The Variable values are checkpointed via something called Save nodes

These save nodes are connected with variables. These nodes can be configured to be executed periodically. Say after every N iterations, or once after never N seconds. Similiarly , these Variables are also connected with a restore Node, so that their value is restored after a restart.

Techniques for Training on Multiple Devices

Synchronous SGD

This SGD relies on a master server which keeps track fo the parameters of the model , and several worker threads which execute some computation. These workers will then send data back to the master to update parameters. Once master recieves all the parameters from the workers, it accumulates these gradients and then sends each worker the copy of the fresh gradients so that the workers can process the next batch

Asynchronous SGD

The above methodology is good, but we can do better. Asynchronous SGD simply means that the master upon recieving some paramters, performs the update and pushes gradients to all the workers. It doesn’t wait for all the workers to complete the task.

Model Parallel Training

Used to train Deep LSTMS. This type of training is where different portions of the model computation are done on different computational devices simultaneously for the same batch of examples.

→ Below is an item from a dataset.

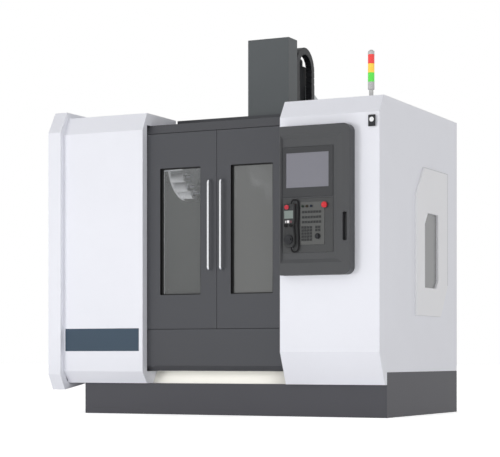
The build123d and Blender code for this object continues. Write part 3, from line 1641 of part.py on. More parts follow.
# Handwheel pendant hung on the key module, with its display, stop button and selector knobs
pendant_x = 660
pendant_bottom = 1120
pendant_height = 285
pendant_depth = 34
pendant_top_width = 78
pendant_waist = 62
pendant_back_y = panel_front_face_y - 0.2
pendant_front_y = pendant_back_y - pendant_depth
wheel_z = 1170
wheel_radius = 31
with BuildPart() as pendant:
    with BuildSketch(facing(pendant_back_y)):
        with BuildLine():
            Polyline(
                (pendant_x - pendant_top_width / 2, pendant_bottom + pendant_height),
                (pendant_x - pendant_top_width / 2, pendant_bottom + pendant_height - 110),
                (pendant_x - pendant_waist / 2, pendant_bottom + pendant_height - 150),
                (pendant_x - pendant_top_width / 2, wheel_z + 20),
                (pendant_x - pendant_top_width / 2, pendant_bottom + 20),
                (pendant_x - pendant_top_width / 2 + 16, pendant_bottom),
                (pendant_x + pendant_top_width / 2 - 16, pendant_bottom),
                (pendant_x + pendant_top_width / 2, pendant_bottom + 20),
                (pendant_x + pendant_top_width / 2, wheel_z + 20),
                (pendant_x + pendant_waist / 2, pendant_bottom + pendant_height - 150),
                (pendant_x + pendant_top_width / 2, pendant_bottom + pendant_height - 110),
                (pendant_x + pendant_top_width / 2, pendant_bottom + pendant_height),
                close=True,
            )
        make_face()
    extrude(amount=pendant_depth)
    chamfer(pendant.faces().sort_by(Axis.Y)[0].edges(), 5)
    with BuildSketch(facing(pendant_front_y)):
        with Locations((pendant_x - 12, pendant_bottom + 262)):
            Circle(15)
        with Locations((pendant_x - 19, 1262), (pendant_x + 19, 1262)):
            Circle(11)
    extrude(amount=10)
    with BuildSketch(facing(pendant_front_y)):
        with Locations((pendant_x, wheel_z)):
            Circle(dial_shank + screw_clearance)
    extrude(amount=-14, mode=Mode.SUBTRACT)
pendant.part.label = "pendant"
export_step(pendant.part, "parts/pendant.step")

with BuildPart() as pendant_wheel:
    with BuildSketch(facing(pendant_front_y + 13)):
        with Locations((pendant_x, wheel_z)):
            Circle(dial_shank)
    extrude(amount=18)
    with BuildSketch(facing(pendant_front_y - 1)):
        with Locations((pendant_x, wheel_z)):
            Circle(wheel_radius)
            with PolarLocations(wheel_radius, 20):
                Circle(1.6, mode=Mode.SUBTRACT)
    extrude(amount=10)
    with BuildSketch(facing(pendant_front_y - 11)):
        with Locations((pendant_x + 17, wheel_z)):
            Circle(6)
    extrude(amount=14)
pendant_wheel.part.label = "pendant_wheel"
export_step(pendant_wheel.part, "parts/pendant_wheel.step")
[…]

Concurrent Steps for Model Computation Pipelining

Another common way to get better utilisation for training deep neural networks is to pipeline the computation of the model within the same device. It is the exact same as ASGD, but instad of multiple devices, the same model is execiuted in the same device to better use the device ability to parallelise operations.

Conclusion

In conclusion, Tensorflow is a system that supports

  1. Training and inference on multiple devices, great for usage in a distributed setting.
  2. Is designed in a manner that would make it great for future optimisations via the data flow graph structure.
  3. Makes communication between devices simpler by suing compression techniques.
  4. The placement algorithm is particularly intriguing, the authors have said that it could potentially be replaced by a deep learning algorithm.